In a niche area as you enter the exhibit is a re-creation of a display wall in Mrs. Craven’s home where she places the two types of works—ethnological and modern art—cheek by jowl. The ethnological works—including several human figure statues—have a predominantly vertical character. The modern art works include an abstract lithograph by Antoni Tàpies featuring vertical slash marks in the lower portion, titled Verticales en bas, and a tall cedar and burnt-cedar totemic-looking sculpture by Kate Ritson, untitled.

And what’s the difference between the ethnological items and the modern art?

Both are art. But as Elizabeth Poyer, a UB graduate student and head researcher on the collection over the past year, put it, the ethnological work is not “art for art’s sake, but artifact for artifact’s sake.” The ethnological works, she said, “are cultural materials. They are different from fine art in that the point is the object itself, and how it speaks about the culture that made it.”

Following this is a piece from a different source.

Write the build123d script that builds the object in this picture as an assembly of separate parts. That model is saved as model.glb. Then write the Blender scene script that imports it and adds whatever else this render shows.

The point is the object itself. For the maker of the object, as well as for the audience, that is, the intended user, but also for the audience of Cravens World.

Credit for the design of Cravens World goes to Mehrdad Hadighi, Studio for Architecture, with Christopher Romano and Jose Chang. All are faculty in the UB School of Architecture and Planning.

The project director for the exhibit was Dr. Peter F. Biehl of the UB Department of Anthropology. Dr. Sarah Scott of the Art Department of Wagner College was the project guest curator.

A “preliminary” catalog accompanies the exhibit. The thought is by about 2012 to produce an updated version of the catalog that will include the scholarly research data collected in the meantime.